··· DATA LINES ···

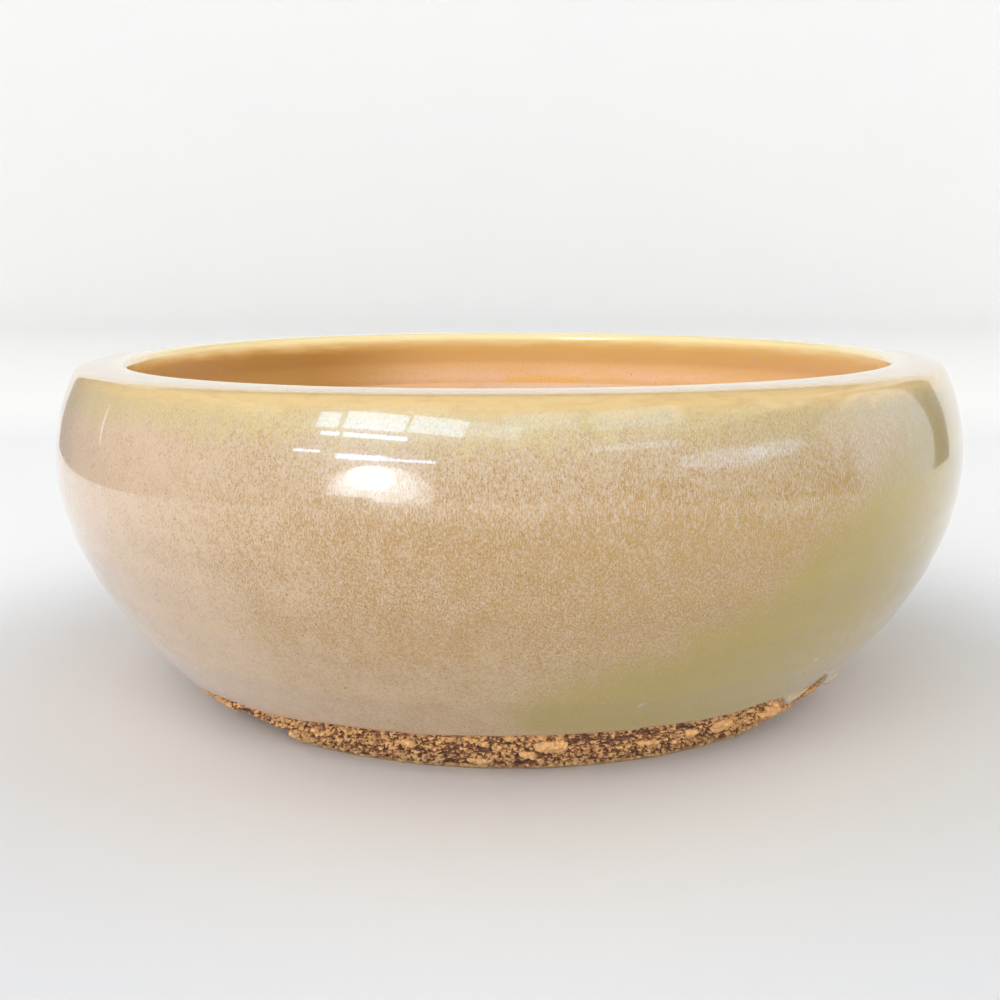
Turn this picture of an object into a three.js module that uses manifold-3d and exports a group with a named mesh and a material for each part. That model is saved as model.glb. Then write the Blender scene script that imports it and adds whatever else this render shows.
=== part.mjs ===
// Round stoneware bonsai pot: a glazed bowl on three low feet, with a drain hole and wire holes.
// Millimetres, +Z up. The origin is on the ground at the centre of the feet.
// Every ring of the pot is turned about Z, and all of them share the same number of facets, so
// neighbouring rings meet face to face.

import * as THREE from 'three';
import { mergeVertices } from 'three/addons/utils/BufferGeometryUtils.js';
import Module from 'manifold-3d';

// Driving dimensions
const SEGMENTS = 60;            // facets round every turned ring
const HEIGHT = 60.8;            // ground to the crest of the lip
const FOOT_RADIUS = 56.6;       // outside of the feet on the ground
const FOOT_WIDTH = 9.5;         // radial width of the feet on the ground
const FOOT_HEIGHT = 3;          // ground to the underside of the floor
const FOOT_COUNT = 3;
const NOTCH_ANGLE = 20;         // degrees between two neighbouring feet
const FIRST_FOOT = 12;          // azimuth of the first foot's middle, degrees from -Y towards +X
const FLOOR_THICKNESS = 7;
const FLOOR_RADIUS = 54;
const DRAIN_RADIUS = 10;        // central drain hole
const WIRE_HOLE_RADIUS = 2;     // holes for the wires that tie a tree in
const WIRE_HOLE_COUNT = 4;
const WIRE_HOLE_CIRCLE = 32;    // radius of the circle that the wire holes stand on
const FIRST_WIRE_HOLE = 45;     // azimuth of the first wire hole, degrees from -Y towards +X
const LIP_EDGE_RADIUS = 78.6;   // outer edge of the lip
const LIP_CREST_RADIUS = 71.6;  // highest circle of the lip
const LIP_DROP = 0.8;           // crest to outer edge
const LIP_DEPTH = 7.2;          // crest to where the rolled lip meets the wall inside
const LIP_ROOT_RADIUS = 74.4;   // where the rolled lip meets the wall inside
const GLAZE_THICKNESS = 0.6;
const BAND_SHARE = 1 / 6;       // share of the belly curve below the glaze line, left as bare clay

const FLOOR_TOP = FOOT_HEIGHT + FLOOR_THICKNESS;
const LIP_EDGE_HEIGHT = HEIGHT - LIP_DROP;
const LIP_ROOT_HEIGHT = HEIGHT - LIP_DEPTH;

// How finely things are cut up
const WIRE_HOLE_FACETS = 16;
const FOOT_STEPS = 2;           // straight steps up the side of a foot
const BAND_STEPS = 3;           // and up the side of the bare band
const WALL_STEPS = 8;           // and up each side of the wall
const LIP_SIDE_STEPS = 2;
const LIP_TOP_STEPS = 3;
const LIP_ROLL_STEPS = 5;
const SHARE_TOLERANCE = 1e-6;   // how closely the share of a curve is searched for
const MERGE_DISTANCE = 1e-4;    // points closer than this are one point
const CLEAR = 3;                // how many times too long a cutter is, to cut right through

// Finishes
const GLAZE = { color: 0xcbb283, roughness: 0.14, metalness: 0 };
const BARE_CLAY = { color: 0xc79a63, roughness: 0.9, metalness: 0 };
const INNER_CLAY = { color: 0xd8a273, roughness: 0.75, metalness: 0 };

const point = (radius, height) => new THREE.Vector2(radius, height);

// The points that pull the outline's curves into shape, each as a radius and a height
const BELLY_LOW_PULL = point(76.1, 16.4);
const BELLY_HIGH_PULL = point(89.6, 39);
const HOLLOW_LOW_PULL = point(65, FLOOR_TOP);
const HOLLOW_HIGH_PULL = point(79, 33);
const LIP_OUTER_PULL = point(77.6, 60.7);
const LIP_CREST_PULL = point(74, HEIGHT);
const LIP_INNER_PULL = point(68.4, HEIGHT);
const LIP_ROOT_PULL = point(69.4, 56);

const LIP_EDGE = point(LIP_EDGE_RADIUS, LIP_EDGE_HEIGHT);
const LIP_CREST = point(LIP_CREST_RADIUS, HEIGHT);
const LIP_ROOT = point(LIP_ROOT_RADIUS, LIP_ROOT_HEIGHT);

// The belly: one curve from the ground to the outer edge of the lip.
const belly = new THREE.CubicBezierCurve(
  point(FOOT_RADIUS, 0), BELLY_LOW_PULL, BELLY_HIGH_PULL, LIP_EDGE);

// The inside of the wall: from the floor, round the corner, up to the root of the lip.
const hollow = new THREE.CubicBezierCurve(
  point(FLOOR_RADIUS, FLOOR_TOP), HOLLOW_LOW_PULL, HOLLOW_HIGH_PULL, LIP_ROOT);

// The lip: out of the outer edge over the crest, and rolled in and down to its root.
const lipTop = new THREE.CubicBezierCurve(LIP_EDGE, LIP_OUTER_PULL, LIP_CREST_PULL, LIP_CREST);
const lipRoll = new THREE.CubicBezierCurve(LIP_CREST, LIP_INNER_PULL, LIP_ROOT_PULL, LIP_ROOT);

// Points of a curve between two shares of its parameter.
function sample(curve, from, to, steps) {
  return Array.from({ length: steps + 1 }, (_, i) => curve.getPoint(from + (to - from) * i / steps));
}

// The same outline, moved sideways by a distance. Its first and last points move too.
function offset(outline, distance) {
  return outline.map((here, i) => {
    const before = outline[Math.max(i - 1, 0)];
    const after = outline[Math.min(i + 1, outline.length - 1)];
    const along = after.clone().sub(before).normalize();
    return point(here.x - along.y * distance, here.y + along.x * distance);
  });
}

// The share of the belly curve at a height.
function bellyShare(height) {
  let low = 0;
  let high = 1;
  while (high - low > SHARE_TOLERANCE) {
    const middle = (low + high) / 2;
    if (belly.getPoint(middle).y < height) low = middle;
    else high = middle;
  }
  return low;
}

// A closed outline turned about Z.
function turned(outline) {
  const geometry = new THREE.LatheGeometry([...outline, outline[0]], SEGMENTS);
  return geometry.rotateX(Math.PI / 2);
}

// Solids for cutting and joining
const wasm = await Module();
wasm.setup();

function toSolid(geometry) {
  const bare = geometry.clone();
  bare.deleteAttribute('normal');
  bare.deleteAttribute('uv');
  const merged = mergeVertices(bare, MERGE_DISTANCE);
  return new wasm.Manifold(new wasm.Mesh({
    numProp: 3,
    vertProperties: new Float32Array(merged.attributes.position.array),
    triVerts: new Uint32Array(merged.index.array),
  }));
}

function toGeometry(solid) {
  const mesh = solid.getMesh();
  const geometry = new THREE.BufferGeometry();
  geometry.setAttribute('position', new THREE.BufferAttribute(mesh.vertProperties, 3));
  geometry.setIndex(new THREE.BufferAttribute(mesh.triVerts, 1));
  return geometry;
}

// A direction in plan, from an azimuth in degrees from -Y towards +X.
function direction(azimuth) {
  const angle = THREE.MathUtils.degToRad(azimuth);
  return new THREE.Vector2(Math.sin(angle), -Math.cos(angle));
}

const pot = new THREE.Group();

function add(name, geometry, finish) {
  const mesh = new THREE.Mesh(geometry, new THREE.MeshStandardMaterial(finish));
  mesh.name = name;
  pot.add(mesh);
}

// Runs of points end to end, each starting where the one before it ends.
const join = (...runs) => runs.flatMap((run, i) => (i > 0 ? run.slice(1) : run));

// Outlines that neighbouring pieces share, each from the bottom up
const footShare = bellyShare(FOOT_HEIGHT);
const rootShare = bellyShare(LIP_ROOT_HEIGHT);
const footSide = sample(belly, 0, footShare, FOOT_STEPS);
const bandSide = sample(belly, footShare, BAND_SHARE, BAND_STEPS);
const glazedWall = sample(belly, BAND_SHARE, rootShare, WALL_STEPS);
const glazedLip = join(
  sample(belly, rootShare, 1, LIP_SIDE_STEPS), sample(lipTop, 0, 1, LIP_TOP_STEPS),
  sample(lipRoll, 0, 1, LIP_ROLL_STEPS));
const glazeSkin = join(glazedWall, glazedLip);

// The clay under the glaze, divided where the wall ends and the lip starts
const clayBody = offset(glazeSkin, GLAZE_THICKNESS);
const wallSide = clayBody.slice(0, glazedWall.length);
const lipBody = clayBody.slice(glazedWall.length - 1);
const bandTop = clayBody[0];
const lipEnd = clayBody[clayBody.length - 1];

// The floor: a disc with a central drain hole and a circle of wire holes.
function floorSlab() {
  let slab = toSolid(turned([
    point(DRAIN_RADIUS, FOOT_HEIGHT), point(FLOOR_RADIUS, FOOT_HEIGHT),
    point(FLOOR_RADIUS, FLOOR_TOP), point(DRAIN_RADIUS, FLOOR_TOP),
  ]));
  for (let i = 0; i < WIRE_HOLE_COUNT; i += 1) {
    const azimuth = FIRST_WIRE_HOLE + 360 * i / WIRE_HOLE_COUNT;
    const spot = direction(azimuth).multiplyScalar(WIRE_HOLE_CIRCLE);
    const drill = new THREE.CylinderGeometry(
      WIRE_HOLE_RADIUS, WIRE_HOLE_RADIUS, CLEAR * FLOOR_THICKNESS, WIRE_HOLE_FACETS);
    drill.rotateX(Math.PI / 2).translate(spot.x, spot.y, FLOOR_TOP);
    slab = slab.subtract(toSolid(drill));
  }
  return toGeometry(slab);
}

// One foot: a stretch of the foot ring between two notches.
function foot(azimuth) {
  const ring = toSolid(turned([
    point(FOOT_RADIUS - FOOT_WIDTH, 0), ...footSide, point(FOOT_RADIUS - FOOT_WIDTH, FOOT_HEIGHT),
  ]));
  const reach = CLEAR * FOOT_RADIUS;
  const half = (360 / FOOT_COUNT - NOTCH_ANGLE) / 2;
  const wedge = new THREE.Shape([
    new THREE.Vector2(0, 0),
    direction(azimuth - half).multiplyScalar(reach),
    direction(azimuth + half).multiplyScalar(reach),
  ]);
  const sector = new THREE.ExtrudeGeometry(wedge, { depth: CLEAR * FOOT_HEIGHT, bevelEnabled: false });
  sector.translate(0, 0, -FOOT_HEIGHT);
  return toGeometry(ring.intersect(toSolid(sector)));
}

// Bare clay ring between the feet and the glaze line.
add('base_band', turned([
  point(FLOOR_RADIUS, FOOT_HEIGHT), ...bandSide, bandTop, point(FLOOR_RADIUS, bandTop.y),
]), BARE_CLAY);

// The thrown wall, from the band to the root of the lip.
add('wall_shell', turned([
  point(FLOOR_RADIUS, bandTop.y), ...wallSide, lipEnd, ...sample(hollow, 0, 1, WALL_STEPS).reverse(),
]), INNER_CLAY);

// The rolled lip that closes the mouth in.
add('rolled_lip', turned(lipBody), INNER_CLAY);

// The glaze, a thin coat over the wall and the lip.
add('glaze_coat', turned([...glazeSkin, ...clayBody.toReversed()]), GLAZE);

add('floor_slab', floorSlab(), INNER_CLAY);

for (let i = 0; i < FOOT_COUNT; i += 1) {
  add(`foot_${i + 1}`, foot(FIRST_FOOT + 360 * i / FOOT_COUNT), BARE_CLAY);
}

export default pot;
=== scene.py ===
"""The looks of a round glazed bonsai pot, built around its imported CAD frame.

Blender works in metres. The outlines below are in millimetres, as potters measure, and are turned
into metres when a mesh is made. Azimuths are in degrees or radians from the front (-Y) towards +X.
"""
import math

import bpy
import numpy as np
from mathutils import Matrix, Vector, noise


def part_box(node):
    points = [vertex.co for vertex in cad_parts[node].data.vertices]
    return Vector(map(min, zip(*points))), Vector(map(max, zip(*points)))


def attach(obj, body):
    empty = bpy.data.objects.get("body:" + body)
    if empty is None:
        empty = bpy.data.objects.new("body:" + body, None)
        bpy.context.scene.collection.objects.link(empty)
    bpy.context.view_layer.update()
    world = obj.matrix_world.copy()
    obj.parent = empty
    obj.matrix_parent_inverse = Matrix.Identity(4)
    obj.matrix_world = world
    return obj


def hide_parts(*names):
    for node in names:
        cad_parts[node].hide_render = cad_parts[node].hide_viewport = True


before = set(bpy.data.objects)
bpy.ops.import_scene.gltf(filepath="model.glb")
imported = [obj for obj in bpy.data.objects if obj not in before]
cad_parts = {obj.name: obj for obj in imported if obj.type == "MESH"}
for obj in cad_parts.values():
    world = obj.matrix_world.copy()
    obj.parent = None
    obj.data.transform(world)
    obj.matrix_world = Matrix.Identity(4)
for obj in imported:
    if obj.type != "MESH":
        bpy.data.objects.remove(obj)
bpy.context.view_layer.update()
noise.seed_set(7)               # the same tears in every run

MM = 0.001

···

GIVEN REQUEST: Starting at the line that holds "zip(*points))), Vector(map(max, zip(*points)))", copy each line exactly and stop after the line that holds "obj.parent = empty".

SOLUTION TO THIS EXERCISE:
    return Vector(map(min, zip(*points))), Vector(map(max, zip(*points)))


def attach(obj, body):
    empty = bpy.data.objects.get("body:" + body)
    if empty is None:
        empty = bpy.data.objects.new("body:" + body, None)
        bpy.context.scene.collection.objects.link(empty)
    bpy.context.view_layer.update()
    world = obj.matrix_world.copy()
    obj.parent = empty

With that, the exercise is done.